There are trails for all levels! Start with the Calanque de Port-Miou from Cassis - it's the easiest one and still gorgeous. Wear proper shoes and bring plenty of water, especially in summer.

Bryce Diaz

Bryce Diaz

Alex, your post brought back incredible memories of my solo trip through Provence last summer! I also chartered a smaller yacht (just a day trip) from Marseille to explore the Calanques, and that turquoise water is something else. I found myself pulling into tiny coves that were completely empty—felt like my own private Mediterranean. For anyone considering this journey, I'd add that the Michelin experience at La Vague d'Or in Saint-Tropez was worth every euro, but don't overlook the smaller family bistros in Cassis—I had a bouillabaisse at Chez Michel that rivaled any starred restaurant. Did you make it to any of the wine estates near Bandol?
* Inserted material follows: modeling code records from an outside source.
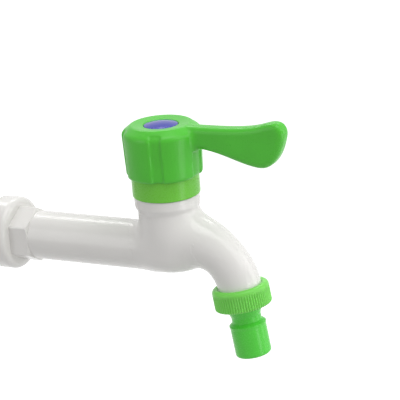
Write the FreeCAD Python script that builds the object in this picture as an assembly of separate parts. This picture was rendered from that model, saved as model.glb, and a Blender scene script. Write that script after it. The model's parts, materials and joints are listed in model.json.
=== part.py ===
import FreeCAD, Part
import math
import os

V = FreeCAD.Vector

# All sizes are in millimetres and degrees.
# The inlet axis is X, pointing away from the wall, and the spindle axis is parallel to Z.
# The origin lies on the inlet axis, in the wall side of the flange.

# Inlet: thread spigot, wall flange, wrench hexagon and pipe
spigot_length = 15.0
spigot_r = 9.32
spigot_lead = 1.2
inlet_bore_r = 6.0
flange_r = 16.5
flange_thick = 10.5
flange_edge = 2.6
flange_back_edge = 1.2
hex_flats = 22.4
hex_length = 9.6
hex_chamfer = 0.8
hex_corner_blunt = 0.2
pipe_r = 11.0
spindle_x = 88.0

# Valve chamber and neck
chamber_r = 13.2
chamber_floor_z = -10.9
chamber_low_z = -7.0
chamber_low_round = 8.0
chamber_bore_r = 10.4
neck_ring_r = 14.35
neck_ring_low_z = 20.8
neck_ring_round = 1.2
neck_flare = 2.4
neck_flare_round = 2.0
neck_thread_r = 12.7
neck_top_z = 34.0
seat_z = 8.0
seat_hole_r = 4.8
inlet_end = 5.5
pipe_fillet = 1.5
spout_fillet = 2.0

# Spout: a straight root that falls slightly, a bend, and a short straight end
spout_root_z = 6.2
spout_fall_angle = 8.56
spout_reach = 29.9
spout_bend_r = 23.5
spout_root_half_width = 12.9
spout_root_half_height = 13.7
spout_end_r = 9.6
ease_share = 0.6
bend_sections = 10
nozzle_tilt_angle = 8.28
spout_bore_r = 6.2
port_bore_r = 4.4
port_z = 10.2
port_share = 0.45
outlet_spigot_r = 10.4
outlet_spigot_length = 3.3
outlet_spigot_lead = 0.5

# Bonnet nut that clamps the cartridge
collar_r = 14.85
collar_low_z = 25.1
collar_edge = 0.4
collar_lip = 2.2
collar_gap = 0.2
thread_clearance = 0.1

# Cartridge housing
land_clearance = 0.1
barrel_r = 9.6
barrel_gap = 0.5
waist_r = 7.6
waist_low_z = 22.4
waist_top_z = 25.6
waist_slope = 0.8
housing_flange_r = 12.3
housing_flange_thick = 2.0
guide_r = 6.8
guide_drop = 0.2
guide_gap = 0.3
window_angle = 84.0
window_sill = 0.3
window_top_wall = 1.0
key_width = 3.0
key_depth = 0.7
key_clearance = 0.1

# Sealing discs and seals
disc_r = 8.2
disc_thick = 3.0
disc_clearance = 0.3
seal_r = 7.6
seal_thick = 2.5
seal_edge = 0.3
port_angle = 78.0
port_inner_r = 2.2
port_outer_r = 6.6
disc_slot_angle = 80.0
tab_inset = 0.4
housing_ring_wire = 2.1
spindle_ring_wire = 1.4
spindle_ring_rises = (7.0, 11.0)
ring_clearance = 0.04
ring_side_slack = 0.2

# Spindle
spindle_r = 4.0
running_clearance = 0.05
driver_thick = 2.8
driver_clearance = 0.5
driver_notch = 1.7
driver_hub_wall = 0.5
dog_depth = 1.2
dog_width = 3.0
dog_inset = 1.25
dog_clearance = 0.05
thrust_thick = 0.8
thrust_clearance = 0.2
clip_thick = 0.8
clip_r = 6.0
clip_groove_r = 3.2
clip_lift = 0.3
clip_slack = 0.05
clip_mouth = 4.2
spline_teeth = 20
spline_tip_r = 3.9
spline_root_r = 3.5
spline_clearance = 0.06
spline_start = 0.6
spindle_top_z = 46.9
screw_r = 2.0
screw_length = 11.0
screw_clearance = 0.03
screw_point = 0.8
screw_depth_spare = 1.0

# Handle hub with its skirt, boss and flutes
hub_low_z = 33.8
hub_low_r = 16.65
hub_shoulder_z = 53.8
hub_shoulder_r = 17.4
hub_shoulder_round = 3.0
hub_top_z = 56.9
hub_top_r = 13.2
hub_top_round = 0.8
hub_dish = 0.65
hub_low_edge = 1.5
hub_top_thick = 4.7
skirt_gap = 0.3
skirt_draft = 0.3
cavity_round = 2.0
boss_r = 6.5
boss_rise = 0.3
boss_web = 2.2
rib_thick = 1.6
rib_lift = 2.0
lobes = 5
flute_width = 5.0
flute_depth = 0.8
flute_top_r = 15.2
screw_head_r = 3.6
screw_head_height = 2.4
screw_head_round = 1.2
screw_slot_width = 0.9
screw_slot_depth = 1.3
screw_hole_clearance = 0.2
head_clearance = 0.5

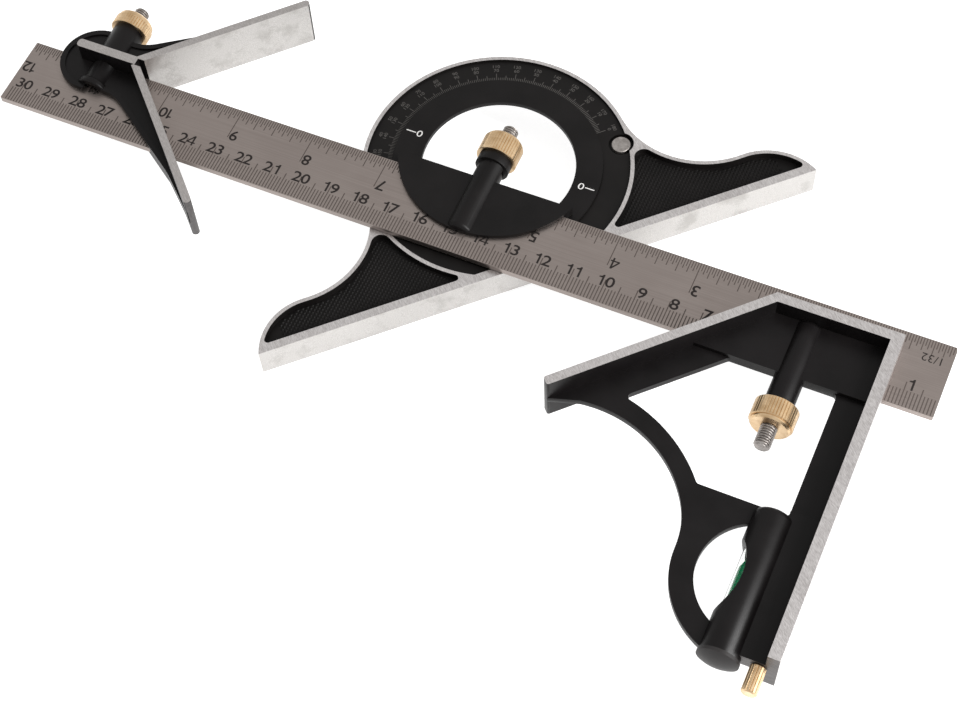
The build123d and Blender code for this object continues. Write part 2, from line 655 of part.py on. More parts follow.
def pin_world(index):
    u, v = pin_places()[index]
    turn = radians(PR_TURN)
    return (PR_X + u * cos(turn) - v * sin(turn), PR_Y + u * sin(turn) + v * cos(turn))


def make_pin_bolt(x, y):
    head = rod_z(x, y, PIN_HEAD_R, PIN_SEAT_Z, PIN_HEAD_TOP)
    head = fillet(head.edges().sort_by(Axis.Z)[-1], PIN_HEAD_FILLET)
    shank = rod_z(x, y, PIN_SHANK_R, PIN_TIP_Z, PIN_SEAT_Z)
    return head + shank


def make_pin_washer(x, y):
    top = TURRET_BACK_Z - FIT_GAP
    return rod_z(x, y, WASHER_R, top - WASHER_THICK, top) - rod_z(x, y, PIN_SHANK_R + PIN_GAP, PIN_TIP_Z, 0)


def make_pin_nut(x, y):
    blank = chamfered_rod(PIN_NUT_R, PIN_NUT_LENGTH, PIN_CHAMFER)
    blank = knurled(blank, PIN_NUT_R, PIN_NUT_LENGTH, PIN_NUT_KNURLS)
    blank -= Cylinder(PIN_SHANK_R + THREAD_GAP, 3 * PIN_NUT_LENGTH)
    top = TURRET_BACK_Z - WASHER_THICK - 2 * FIT_GAP
    return Pos(x, y, top) * Rot(180, 0, 0) * blank


# ---- centre head -------------------------------------------------------------------------------
def centre_arm(side):
    """One ground arm of the V, at 45 degrees to the rule's inch edge."""
    arm = Pos(CH_ARM / 2, side * CH_ARM_THICK / 2) * Rectangle(CH_ARM, CH_ARM_THICK)
    arm = fillet(arm.vertices().sort_by(Axis.X)[-2:], CH_ARM_THICK / 2 - FIT_GAP)
    arm = Pos(CH_APEX_X, HALF_WIDTH) * Rot(0, 0, 45 * side) * arm
    return prism(arm, -CH_ARM_HALF, CH_ARM_HALF)


def centre_outline(inset):
    """Outline of the disc around the clamp and of the webs that narrow along both arms."""
    slope = radians(CH_SLOPE)
    shift_x = inset * sin(slope)
    shift_y = inset * cos(slope)
    reach = CH_ARM / sqrt(2)
    flat_end = (CH_APEX_X + CH_FLAT_END[0], CH_FLAT_END[1] + inset)
    slope_start = (CH_APEX_X + CH_SLOPE_START[0] + shift_x, CH_SLOPE_START[1] + shift_y)
    slope_end = (CH_APEX_X + CH_SLOPE_END[0] + shift_x, CH_SLOPE_END[1] + shift_y)
    fin_end = (CH_APEX_X + reach + CH_FIN[0] + shift_x, HALF_WIDTH - reach + CH_FIN[1] + shift_y)
    edges = [
        Line((CH_APEX_X, HALF_WIDTH), (CH_BOLT_X, HALF_WIDTH)),
        Line((CH_BOLT_X, HALF_WIDTH), (CH_BOLT_X, flat_end[1])),
        Line((CH_BOLT_X, flat_end[1]), flat_end),
        Spline(flat_end, slope_start, tangents=[(1, 0), (cos(slope), -sin(slope))]),
        Line(slope_start, slope_end),
        Line(slope_end, fin_end),
        Line(fin_end, (CH_APEX_X, HALF_WIDTH)),
    ]
    lower = make_face(Wire(edges))
    upper = mirror(lower, Plane.XZ.offset(-HALF_WIDTH))
    return disc(CH_DISC_X, HALF_WIDTH, CH_DISC_R - inset) + lower + upper


def centre_web():
    """The flat plate behind the arms, with a raised outer edge on both faces."""
    web = prism(centre_outline(0), -CH_PLATE_HALF, CH_PLATE_HALF)
    web -= prism(centre_outline(CH_EDGE), CH_PANEL_HALF, CH_PLATE_HALF)
    web -= prism(centre_outline(CH_EDGE), -CH_PLATE_HALF, -CH_PANEL_HALF)
    return web


def make_centre_head():
    half = CH_RIB_WIDTH / 2
    rib = block(CH_RIB_END_X, CH_APEX_X, CH_RIB_Y - half, CH_RIB_Y + half, -CH_ARM_HALF, CH_ARM_HALF)
    rib = fillet(rib.edges().filter_by(Axis.Z).sort_by(Axis.X)[:2], CH_RIB_FILLET)
    lower_boss = rod_y(CH_BOLT_X, BOSS_R, CH_FOOT_Y, HALF_WIDTH)
    foot = rod_y(CH_BOLT_X, CH_FOOT_R, CH_FOOT_Y, CH_FOOT_Y + CH_FOOT_LENGTH)
    foot = fillet(foot.edges().filter_by(GeomType.CIRCLE), CH_FOOT_FILLET)
    back_boss = rod_y(CH_BOLT_X, BOSS_R, CH_BACK_BOSS_Y, HALF_WIDTH)
    back_boss &= block(-2 * RULE_LENGTH, 0, -THROUGH, THROUGH, -THROUGH, -SLOT_HALF)
    upper_boss = rod_y(CH_BOLT_X, CH_UPPER_BOSS_R, HALF_WIDTH, CH_NUT_Y)
    bosses = lower_boss + foot + back_boss + upper_boss
    head = centre_arm(1) + centre_arm(-1) + centre_web() + rib + bosses
    low = HALF_WIDTH - CH_RELIEF / 2
    high = HALF_WIDTH + CH_RELIEF / 2
    head -= block(CH_APEX_X - CH_RELIEF_DEPTH, CH_APEX_X + CH_RELIEF, low, high, -THROUGH, THROUGH)
    head -= rule_slot(-2 * RULE_LENGTH, 0, -SEAT - CH_SLOT_GAP, SEAT)
    head -= clamp_bore(CH_BOLT_X, 1, CH_NUT_Y)
    return head


# ---- build every node --------------------------------------------------------------------------
def build():
    nodes = {
        "rule": make_rule(),
        "square_head_body": make_square_head(),
        "level_vial": make_vial(),
        "level_liquid": make_level_liquid(),
        "level_vial_plug": make_vial_plug(),
        "level_vial_spacer": make_vial_spacer(),
        "level_end_cap": make_level_cap(),
        "scriber_needle": make_scriber_needle(),
        "scriber_knob": make_scriber_knob(),
        "scriber_bush": make_scriber_bush(),
        "protractor_body": make_protractor_body(),
        "protractor_turret": make_turret(),
        "centre_head_body": make_centre_head(),
    }
    clamps = {
        "square": (SQ_BOLT_X, -1, SQ_NUT_Y, SQ_NUT_LENGTH, SQ_NUT_HUB, SQ_BOLT_TIP),
        "protractor": (PR_BOLT_X, 1, PR_NUT_Y, PR_NUT_LENGTH, PR_NUT_HUB, PR_BOLT_TIP),
        "centre": (CH_BOLT_X, 1, CH_NUT_Y, CH_NUT_LENGTH, CH_NUT_HUB, CH_BOLT_TIP),
    }
    for head, (x, side, nut_y, nut_length, nut_hub, tip_y) in clamps.items():
        nodes[f"{head}_lock_bolt"] = clamp_bolt(x, side, tip_y)
        nodes[f"{head}_lock_nut"] = clamp_nut(x, side, nut_y, nut_length, nut_hub)
        nodes[f"{head}_lock_spring"] = clamp_spring(x, side)
    for index, label in enumerate(("right", "left")):
        x, y = pin_world(index)
        nodes[f"turret_clamp_bolt_{label}"] = make_pin_bolt(x, y)
        nodes[f"turret_clamp_washer_{label}"] = make_pin_washer(x, y)
        nodes[f"turret_clamp_nut_{label}"] = make_pin_nut(x, y)
    return nodes


for node, shape in build().items():
    save(node, shape)
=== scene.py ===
"""Looks of the combination square: painted castings with ground faces, engraved scales, brass and level."""

import json
import math

import bmesh
import bpy
from mathutils import Euler, Matrix, Vector
from mathutils.bvhtree import BVHTree


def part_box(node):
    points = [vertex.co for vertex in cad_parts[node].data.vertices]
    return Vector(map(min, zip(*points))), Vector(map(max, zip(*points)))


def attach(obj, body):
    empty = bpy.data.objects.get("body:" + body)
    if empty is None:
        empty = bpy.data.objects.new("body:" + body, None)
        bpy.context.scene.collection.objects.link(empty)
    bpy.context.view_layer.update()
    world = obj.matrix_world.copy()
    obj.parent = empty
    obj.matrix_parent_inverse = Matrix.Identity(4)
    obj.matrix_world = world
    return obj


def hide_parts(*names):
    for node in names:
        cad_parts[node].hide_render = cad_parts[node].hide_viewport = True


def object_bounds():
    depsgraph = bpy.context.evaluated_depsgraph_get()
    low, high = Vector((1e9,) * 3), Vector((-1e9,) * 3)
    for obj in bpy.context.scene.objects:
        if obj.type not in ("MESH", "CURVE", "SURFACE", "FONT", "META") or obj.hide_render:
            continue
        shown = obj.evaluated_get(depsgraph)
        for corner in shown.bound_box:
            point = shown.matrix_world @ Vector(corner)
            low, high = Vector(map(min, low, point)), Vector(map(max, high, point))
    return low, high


MM = 0.001
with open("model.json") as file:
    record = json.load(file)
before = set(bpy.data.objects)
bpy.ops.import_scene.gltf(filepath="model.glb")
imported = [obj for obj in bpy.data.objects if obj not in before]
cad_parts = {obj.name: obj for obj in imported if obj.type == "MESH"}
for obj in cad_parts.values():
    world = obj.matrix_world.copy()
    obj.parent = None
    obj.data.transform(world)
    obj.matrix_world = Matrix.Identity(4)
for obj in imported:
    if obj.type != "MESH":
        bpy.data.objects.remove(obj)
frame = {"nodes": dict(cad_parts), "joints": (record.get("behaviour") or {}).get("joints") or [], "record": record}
nodes = frame["nodes"]
cad_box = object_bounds()
record = frame["record"]
joints = {j["name"]: j for j in frame["joints"]}

# ------------------------------------------------------------------ materials


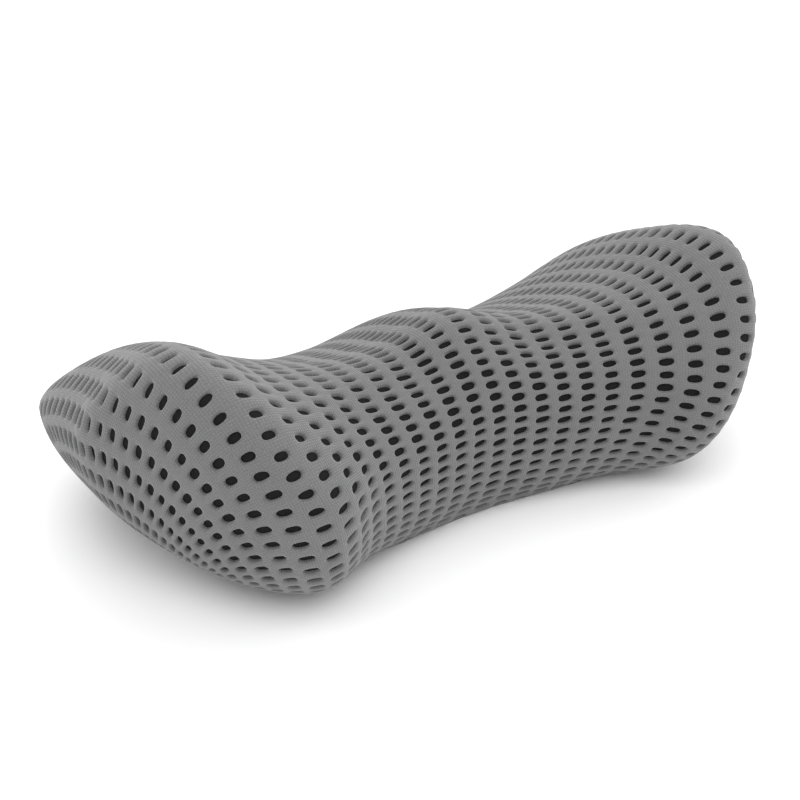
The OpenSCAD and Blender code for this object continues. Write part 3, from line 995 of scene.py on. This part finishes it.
# ---------------------------------------------------------------- base panel and its seam
def base_panel():
    """The knitted panel under the cushion, with soft edges pulled up into the seam."""
    count = AROUND * FINE
    rim = fine[:count, :2]
    length = np.linalg.norm(rim, axis=1, keepdims=True)
    # how far in from the rim each ring lies, and its height
    rings_in = [(0.8, 2.6), (0.85, 1.6), (1.4, 0.75), (3.0, 0.22), (7.0, 0.0), (20.0, 0.0),
                (45.0, 0.0)]
    lower = np.vstack([np.column_stack([rim * (1 - d / length), np.full(count, z)])
                       for d, z in rings_in])
    upper = lower.copy()
    upper[:, 2] = BASE_T - np.repeat([1.2, 0.9, 0.4, 0.1, 0.0, 0.0, 0.0], count)
    p = np.vstack([lower, [[0, 0, 0]], upper, [[0, 0, BASE_T]]])
    n = len(rings_in)
    i, j = np.meshgrid(np.arange(n - 1), np.arange(count), indexing="ij")
    k = (j + 1) % count
    here, nxt = i * count, (i + 1) * count
    q = np.stack([here + j, nxt + j, nxt + k, here + k], -1).reshape(-1, 4)
    last = np.arange(count) + (n - 1) * count
    nxt = (np.arange(count) + 1) % count + (n - 1) * count
    m = len(lower) + 1
    fan_low = np.stack([last, np.full(count, m - 1), nxt], -1)
    fan_up = np.stack([nxt + m, np.full(count, 2 * m - 1), last + m], -1)
    r = np.arange(count)
    s = (r + 1) % count
    wall = np.stack([r, s, s + m, r + m], -1)
    ob = make("cover_base_knit", p, [q, q[:, ::-1] + m, fan_low, fan_up, wall], base_mat)
    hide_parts("cover_base")


def base_seam():
    """Overlocked stitches that join the mesh to the base panel."""
    count = AROUND * FINE
    rim = fine[:count, :2]
    seg = np.linalg.norm(np.roll(rim, -1, 0) - rim, axis=1)
    total = seg.sum()
    s = np.concatenate([[0], np.cumsum(seg)])
    loop = np.vstack([rim, rim[:1]])
    number = int(total / 2.6)  # one stitch for each 2.6 mm
    parts = []
    for k in range(number):
        d = (k + 0.1) * total / number
        e = (k + 0.8) * total / number
        a = np.array([np.interp(d, s, loop[:, c]) for c in (0, 1)])
        b = np.array([np.interp(e % total, s, loop[:, c]) for c in (0, 1)])
        tangent = (b - a) / max(np.linalg.norm(b - a), 1e-6)
        inward = np.array([-tangent[1], tangent[0]])
        p, q = a - inward * 1.0, b + inward * 2.2
        parts.append(capsule((p[0], p[1], 0.95), (q[0], q[1], 0.95), 0.26, 0.5, (0, 0, -1), 6))
    p, f = join(parts)
    ob = from_parts("base_seam_thread", [(p, f.tolist())], thread_mat, "cushion")
    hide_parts("base_seam")


base_panel()
base_seam()


# ---------------------------------------------------------------- the liner and the foam
def bag(name, inset, thick, ripple, material):
    """A closed bag that follows the form at an inset, with its own soft unevenness."""
    count = AROUND * FINE
    wavy = ripple * (np.sin(fine[:, 0] * 0.09 + 1.3 * np.sin(fine[:, 1] * 0.05))
                     * np.sin(fine[:, 1] * 0.11 + fine[:, 2] * 0.07) - 1.0)
    skins, faces, k = [], [], 0
    for depth, flip in ((inset, False), (inset + thick, True)):
        if flip and not thick:
            continue
        p = fine - fine_n * (depth - wavy)[:, None]
        centre = p[:count].mean(0, keepdims=True)
        p = np.vstack([p, centre])
        r = np.arange(count)
        floor = np.stack([np.roll(r, -1), r, np.full(count, len(p) - 1)], -1)
        for f in (fq, ff, floor):
            faces.append((f[:, ::-1] if flip else f) + k)
        skins.append(p)
        k += len(p)
    at = np.vstack([np.vstack([fine, [[0, 0, 0]]])] * len(skins))
    return make(name, np.vstack(skins), faces, material, at)


foam = bag("foam_core_moulded", FOAM_IN, 0.0, FOAM_RIPPLE, foam_mat)
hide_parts("foam_core")
liner = bag("inner_liner_knit", LINER_IN, LINER_T, LINER_RIPPLE, liner_mat)
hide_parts("inner_liner")


# ---------------------------------------------------------------- floor, light, camera
AIM = Vector((0, 0, 0.05))


def stage():
    """A white floor, a white world and three large soft lights."""
    me = bpy.data.meshes.new("floor")
    s = 6.0
    me.from_pydata([(-s, -s, 0), (s, -s, 0), (s, s, 0), (-s, s, 0)], [], [(0, 1, 2, 3)])
    me.materials.append(new_material("floor_white", (0.97, 0.97, 0.97), 0.9)[0])
    link("floor", me)
    world = bpy.data.worlds.new("studio")
    bpy.context.scene.world = world
    world.use_nodes = True
    sky = world.node_tree.nodes["Background"]
    sky.inputs["Color"].default_value = (1, 1, 1, 1)
    sky.inputs["Strength"].default_value = 1.0
    bpy.context.scene.view_settings.view_transform = "Standard"
    for name, place, energy, size in (("key", (-0.5, -1.0, 1.7), 16, 1.4),
                                      ("fill", (1.5, -0.7, 1.2), 7, 1.6),
                                      ("rear", (0.3, 1.6, 1.4), 9, 1.6)):
        lamp = bpy.data.lights.new(name, "AREA")
        lamp.energy = energy
        lamp.size = size
        ob = link(name, lamp)
        ob.location = place
        ob.rotation_euler = (AIM - Vector(place)).to_track_quat("-Z", "Y").to_euler()


def camera():
    cam = bpy.data.cameras.new("view")
    cam.lens = 54.4
    cam.sensor_width = 36.0
    cam.shift_x, cam.shift_y = -0.0358, 0.0093
    az, el, dist = math.radians(-32.75), math.radians(27.1), 0.783
    out = Vector((math.sin(az) * math.cos(el), -math.cos(az) * math.cos(el), math.sin(el)))
    ob = link("view", cam)
    ob.location = AIM + out * dist
    ob.rotation_euler = (-out).to_track_quat("-Z", "Y").to_euler()
    bpy.context.scene.camera = ob


stage()
camera()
Their rosés paired with that coastal breeze is pure magic.

wanderlustking

wanderlustking

Alex, did you book the yacht charter in advance or when you got there? Any recommendations for specific companies?

Alex Scott

Alex Scott

Booked about 3 months in advance through Marseille Yacht Charters. Definitely recommend securing early if you're going during high season (June-September). The smaller boats can be reasonable if you split with friends!

wanderlustking

wanderlustking

Thanks! Good to know about splitting costs. How much French did you need to get by?

Alex Scott

Alex Scott

Most yacht crews and Michelin restaurants speak decent English, but having basic French phrases definitely helped in smaller villages and wine estates.

islandguy

islandguy

Those yacht views of the Calanques look absolutely incredible! Definitely bucket list material.

vacationace

vacationace

Did you need any special boating license for the yacht charter or did it come with a captain? Thinking about surprising my wife for our anniversary but I'm clueless about boats!

triptime

triptime

Those lavender fields look incredible! Adding this to my bucket list right now.

hikingchamp

hikingchamp

Just a tip - go in early July for peak lavender bloom. We went mid-August last year and missed the best of it!

triptime

triptime

Thanks for the heads up! Definitely adjusting my travel dates.

Sarah Powell

Sarah Powell

Alex, your juxtaposition of luxury experiences with those spiritual moments in Provence's countryside really resonated with me. I had a similar experience last year when I stayed at La Bastide de Moustiers after a week of intense hiking. The contrast between physical exertion and subsequent indulgence created this fascinating psychological reset. Your observation about the 'meditation of fine dining' captures something I've felt but never articulated. Curious - did you find the yacht experience or the countryside château stays more restorative? I'm torn between planning a coastal or inland focus for my return this autumn.

wildseeker

wildseeker

I'm not Alex but I'd vote countryside in autumn! The changing vineyard colors are magical and tourist crowds are gone. Plus truffle season starts!

sunnyking

sunnyking

Those lavender fields! 😍 Perfect timing on your visit.